La situazione caotica dei navigator varia di regione in regione. In questi anni, a seconda del colore politico e della maggioranza al governo, si è assistito a una paurosa disparità di trattamento che rispecchia la reale condizione delle politiche attive del lavoro. Ad esempio, la Sicilia ha prorogato i contratti al 31 dicembre 2022. Termine entro il quale dovrebbe concludersi il concorso per le assunzioni previste nei centri per l’impiego regionali. Questo avrebbe dovuto essere l’iter previsto un paio di governi fa, ma i concorsi sono arrivati con il contagocce e non tutte le regioni li hanno banditi o espletati sul serio. E’ uno degli effetti di uno dei problemi strutturali del collocamento pubblico in Italia devastato dalla concorrenza tra lo Stato e le regioni anche sulle politiche occupazionali. Questo è il nodo principale che impedirà anche al governo Meloni di trovare una soluzione a un problema che impedisce la razionalizzazione delle politiche del Workfare anche in Italia.

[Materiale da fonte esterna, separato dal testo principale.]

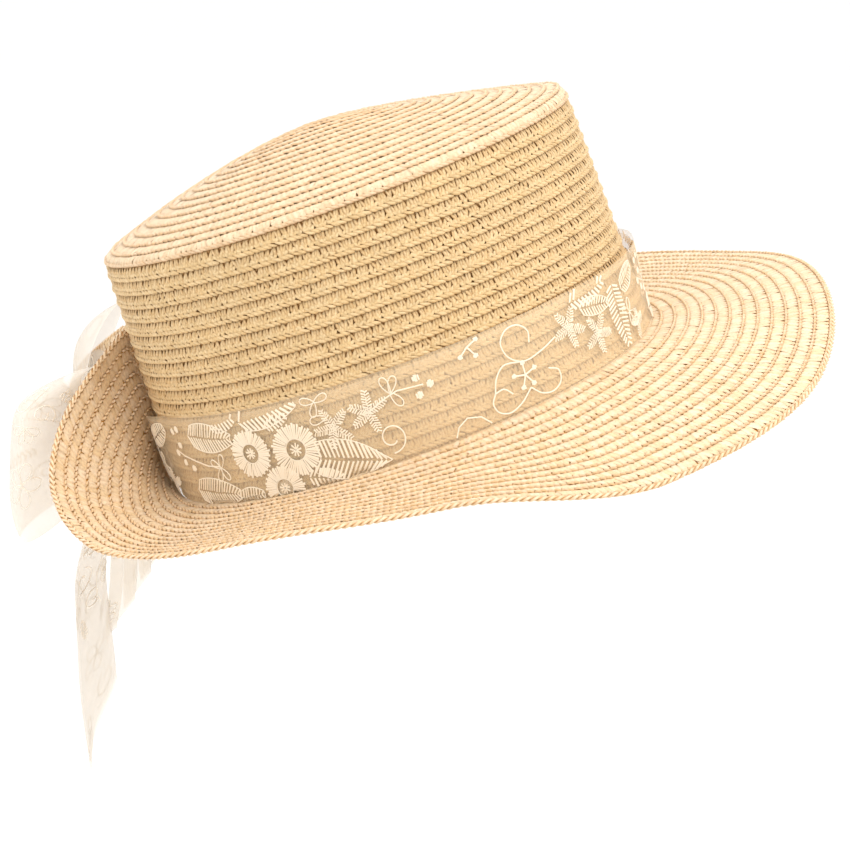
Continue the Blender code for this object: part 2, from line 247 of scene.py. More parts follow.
@dataclass(frozen=True)
class Organza(Finish):
    """Embroidered organza's ground: a sheer plain weave of fine twisted yarn, crisp and slightly shiny.

    The weave is drawn at 0.45 mm, coarser than the real 0.2 mm, so that some of it shows. Cover is how much
    the sheet hides, and the weave, the clouds and the woven edges add their shares to it.
    """

    name: str = "organza"
    cream: str = "F2DDBA"
    cover: float = 0.22
    yarn_mm: float = 0.45
    weave_share: float = 0.03
    cloud_share: float = 0.12
    edge_share: float = 0.12
    cloud_mm: float = 6.25
    roughness: float = 0.45

    def draw(self, tree: Tree) -> dict:
        """Draw a part-clear cream sheet, denser at its woven edges.

        Args:
            tree: the material's node tree.

        Returns:
            The surface shader's inputs.
        """
        cloth = add_node(tree, "UVMap", uv_map="strand")
        turns = 2 * math.pi / (self.yarn_mm * MM)
        parts = [add_node(tree, "SeparateXYZ", {0: cloth}, out=axis) for axis in (0, 1)]
        waves = [reckon(tree, "SINE", reckon(tree, "MULTIPLY", part, turns)) for part in parts]
        weave = reckon(tree, "MAXIMUM", *waves)
        drawn = reckon(tree, "MULTIPLY_ADD", weave, self.weave_share, self.cover - self.cloud_share / 2)
        cloud = noise(tree, cloth, self.cloud_mm * MM, 3.0)
        clouded = reckon(tree, "MULTIPLY_ADD", cloud, self.cloud_share, drawn)
        cover = reckon(tree, "MULTIPLY_ADD", point_value(tree, "crest"), self.edge_share, clouded,
                       use_clamp=True)
        return {"Base Color": linear(self.cream), "Roughness": self.roughness, "IOR": 1.45, "Alpha": cover,
                "Normal": bumped(tree, weave, 0.2, 0.05 * MM), "Sheen Weight": 0.2, "Sheen Roughness": 0.4}


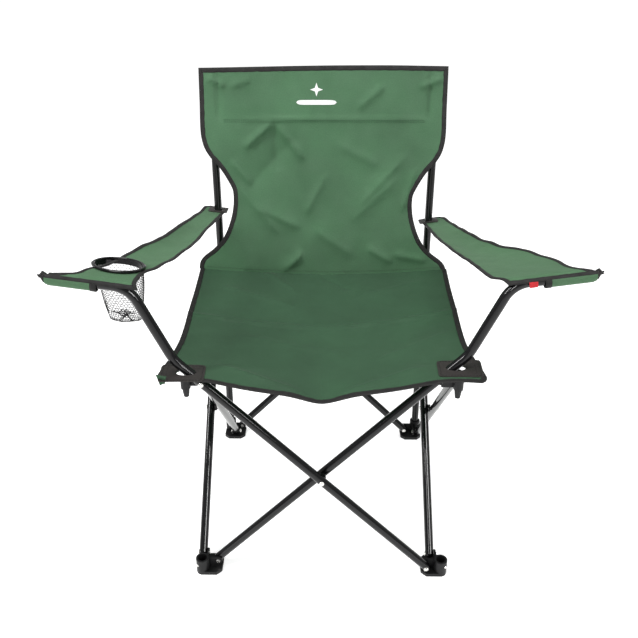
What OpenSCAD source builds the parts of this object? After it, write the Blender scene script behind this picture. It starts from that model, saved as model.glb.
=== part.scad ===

A meno che, come ha annunciato in campagna elettorale la presidente del consiglio Giorgia Meloni, si voglia ricorrere all’insufficiente e incerto apporto delle agenzie interinali interessate al business della disoccupazione e della formazione professionale. C’è anche l’ipotesi, già varata dal governo Draghi (con Cinque Stelle e Pd a sostegno), per cui saranno le imprese ad assumere direttamente e dunque a denunciare i “beneficiari” che rifiuteranno una presunta “offerta congrua di lavoro”. L’emendamento, va ricordato, fu presentato proprio da Fratelli d’Italia. Il nuovo governo, con o senza i navigator, potrebbe ricominciare da qui: tutto il potere alle imprese.

La torta da spartirsi è cospicua: ci sono oltre 4 miliardi che dovrebbero essere distribuiti dal «Piano nazionale di ripresa e resilienza» (Pnrr). Sempre che arrivino, agli intermediari e alle imprese. Non ai poveri, ai precari e ai disoccupati.